Even more intriguing, these prions seem to be related to a normal and abundant cellular protein (PrPc) located on the membrane on run of the mill neural cells. These prion like structures have a different structural shape than infectious prions and are perhaps functionally linked with normal neural transmission, though no one really knows for sure.

Prions and these PrPc proteins seem to have species specific structures but these configurations are fairly similar across the board. This species specificity dramatically slows down cross species infections and makes such jumps far less probable, but not impossible- especially if there is a susceptible individual on the other end.

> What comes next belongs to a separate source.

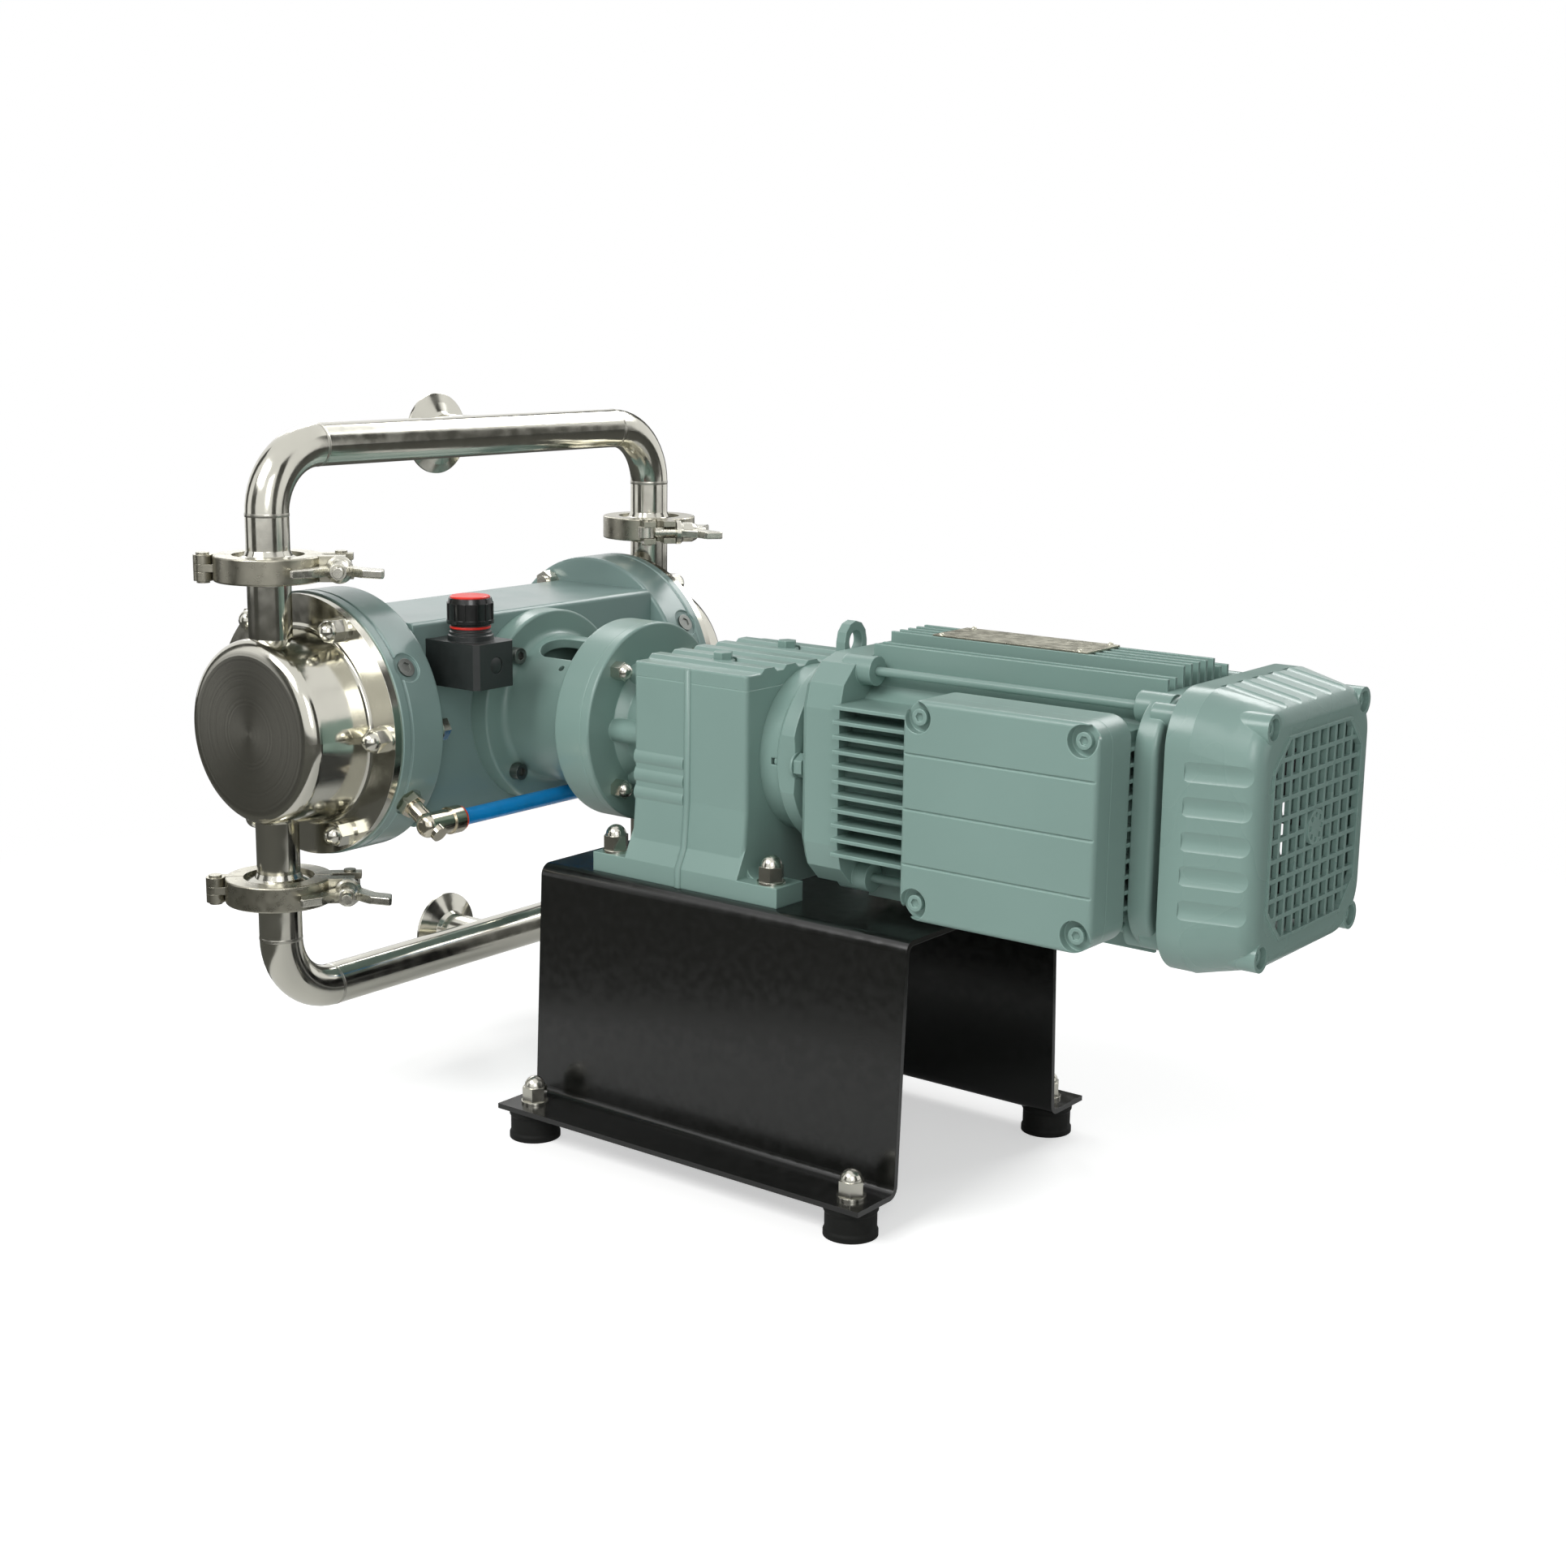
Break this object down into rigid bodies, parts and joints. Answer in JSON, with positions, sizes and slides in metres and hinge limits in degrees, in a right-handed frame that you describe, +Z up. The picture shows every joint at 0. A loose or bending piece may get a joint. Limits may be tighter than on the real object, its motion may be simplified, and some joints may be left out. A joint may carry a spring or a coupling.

The prion varies in its structural three dimensional forms from the normal PrPc protein and it’s this structural difference that seems to make them so insidiously pathological. To make matters worse, it seems there may be genetically susceptible individuals that are more prone to having their own PrPc proteins “shape shift” into the pathological infectious prion by coming into contact with a prion (by the way, not all shape shifted prions are lethal).

Interestingly, that it is possible to eventually “transform” an infectious prion from one species to another susceptible species is a prime example of witnessing evolution “unplugged” right before our eyes. The ability of these prions to evolve structurally and in time come up with the right configuration to cross species without any genetic elements is remarkable.

As ERV puts it “How does something with the same amino acid sequence evolve??”. With respect to prion research being done by Dr Bartz she adds “The idea I pitched to Dr. Bartz (the idea he was already planning on pitching to the scientific community hehe, I iz smrt) is that prions operate like HIV-1. But instead of exploring sequence space like my HIV, his prions explore structure space. One protein exploring all possible structural configurations. It has an optimal configuration for minks, but needs to explore and find a more optimal configuration for ferrets.” Amazing stuff!

What does a normal PrPc do? What makes its shapeshifted version so lethal? According to the Prion Institute Studying how and why proteins misfold and the genetics, diagnoses and treatments of prion diseases will have positive implications for both animal and human health issues.”

Indeed, the possible breakthroughs for understanding the prion phenomenon may have staggering implications towards not just understanding the spongiform encephalopathies, but other degenerative neural diseases (i.e.; Alzheimer) as well as shed light on normal brain physiology. All this from a tiny inert blob of protein- reality is indeed far stranger than fiction.


1) Visible end results at post-mortem are non-inflammatory lesions, vacuoles, amyloid protein deposits and astrogliosis.

1 comment:

ERV said...

Oooh nice! Ive got more prion stuff in the works, and Im gonna linky to this for background! Thanks!!